Hatoyama also says that he and Taira obtained data on samples of contaminated water TEPCO obtained from the basement of the plant's No. 1 reactor and asked an outside research institute to reanalyze them.
Results showed that radionuclide chlorine 38, one of the isotopes released during recriticality, "was indeed present," he claims.
TEPCO reported at one point that it found chlorine 38 in the sampled water, but the utility later retracted that statement, saying there was a mistake in the analysis.

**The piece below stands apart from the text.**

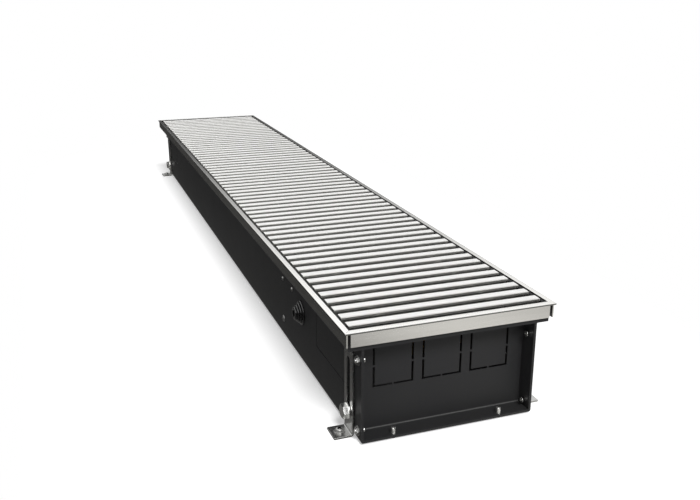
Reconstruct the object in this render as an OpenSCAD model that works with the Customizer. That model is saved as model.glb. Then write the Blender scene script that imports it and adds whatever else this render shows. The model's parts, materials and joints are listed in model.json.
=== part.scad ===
// Trench convector heater: a long floor trough with a roll-up grille, a finned
// heat exchanger and a cross-flow fan. The origin is on the floor under the middle.
// +X runs along the trough to its coupling end, +Y across it to the right, +Z up.

/* [Overall] */
// Length over the frame
frame_l = 1242; // [900:1:2400]
// Width over the frame
frame_w = 216; // [204:1:320]
// Height from the floor to the top of the frame
overall_h = 118; // [112:1:160]

/* [Frame profile] */
// Width of the long sides' top band
band_w = 5.8; // [5:0.1:9]
// Width of the end profiles' top band
end_band_w = 6.6; // [6.5:0.1:10]
// Thickness of the top band
band_t = 1.8; // [1.2:0.1:2.5]
// How far the skirt stands back under the band's outer edge
nose_set = 1.6; // [0.8:0.1:2]
// Thickness of the skirt
skirt_t = 1.4; // [1:0.1:2]
// Depth of the skirt below the top of the frame
skirt_h = 15; // [12:0.5:18]
// How far the end skirts stop short of the frame's side edges
skirt_corner_gap = 5.8; // [4.5:0.1:9]
// Length of each leg of a corner key
key_leg = 24; // [15:1:40]
// Thickness of a corner key
key_t = 1.6; // [1:0.1:2]
// Height of a corner key
key_h = 6.6; // [5:0.1:9]

/* [Tray] */
// Thickness of the tray's steel sheet
sheet_t = 1.2; // [0.8:0.1:1.5]
// Inside radius of the sheet's folds
fold_r = 1; // [0.6:0.1:1.5]
// Gap between the floor and the underside of the tray
floor_gap = 2; // [1.5:0.1:10]
// How far the tray's side walls stand in from the frame's outer edges
wall_inset = 17.3; // [15.5:0.1:22]
// Depth of the shelf's underside below the top of the frame
shelf_drop = 20; // [18:0.5:24]
// How far the side rims stand in from the frame's outer edges
rim_inset = 7.1; // [6.9:0.1:8]
// How far the tray's ends stand in from the frame's outer edges
end_inset = 4.6; // [4.5:0.1:6]
// How far the end plates stand in from the frame's outer edges
end_plate_inset = 24.5; // [22:0.5:40]
// Width of the rubber damping strips
damper_w = 6; // [4:0.5:7]
// Thickness of the rubber damping strips
damper_t = 1.8; // [1:0.1:3]

/* [Pipe knock-outs] */
// Width of a knock-out in the end plate
knockout_w = 42; // [30:1:44]
// Height of a knock-out in the end plate
knockout_h = 44; // [30:1:44]
// Spacing of the knock-outs
knockout_pitch = 51; // [46:1:56]
// Depth of the knock-outs' lower edge below the top of the frame
knockout_drop = 70.7; // [66:0.1:76]
// Width of the punched line round a knock-out
punch_w = 2.2; // [1.2:0.1:2.4]
// Width of the bridges that hold a knock-out
bridge_w = 1.6; // [1:0.1:3]
// Length of the knock-out in the side wall
side_knockout_l = 90; // [60:1:110]
// Depth of the side knock-out's lower edge below the top of the frame
side_knockout_drop = 75; // [60:0.5:84]
// Distance of the side knock-out from the foot bracket
side_knockout_gap = 4.5; // [2:0.5:20]
// Width of the punched line round the side knock-out
side_punch_w = 1.1; // [0.8:0.1:2]

/* [Grille] */
// Spacing of the slats
slat_pitch = 20; // [18:0.5:24]
// Width of a slat's top
slat_w = 10.5; // [8:0.1:12]
// Thickness of a slat's top
slat_top_t = 2.6; // [2:0.1:4]
// Thickness of a slat's web
slat_web_t = 2.4; // [1.6:0.1:3]
// Width of a slat's foot
slat_foot_w = 7.6; // [6:0.1:9]
// Thickness of a slat's foot
slat_foot_t = 2; // [1.5:0.1:3]
// Rounding along a slat's top edges
slat_edge_r = 0.8; // [0.4:0.1:1]
// Gap between the slats' ends and the side rims
slat_end_gap = 0.5; // [0.4:0.1:1.5]
// Least gap between the outermost slats and the end rims
slat_side_gap = 8; // [7.9:0.1:12]
// Diameter of the springs that string the slats
spring_d = 3.6; // [3:0.1:5]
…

The Japanese version of this article says exactly the same. And the very interesting thing is that hardly anyone paid attention when the article came out on December 15 in Japanese. The number of tweets for the article is only 12. I saw the headline of the article at Yomiuri, but I didn't think much of it at all and skipped it, partly because I don't care to read anything this former PM of Japan, whose nickname is "space alien", writes.
But to give him some credit, he held a weekly study group in the early weeks and months of the nuclear crisis, inviting researchers who were then ridiculed by the mainstream media and politicians as "extreme" - those who said the Fukushima I Nuke Plant accident and the resultant radiation contamination were far more serious than admitted by the government and the MSM.
Judging by the number of Japanese readers retweeting the Japanese version of Yomiuri article that I just tweeted, it is news to them, too.
The title of the article is "Hatoyama: Nationalize Fukushima N-plant". A boring title, on purpose, probably, so that no one reads it. TPTB couldn't afford to attract attention to "recriticality" when they were about to announce a cold shutdown of the plant. Yomiuri did its patriotic duty.
(H/T to enenews for noticing the details beyond the headline.)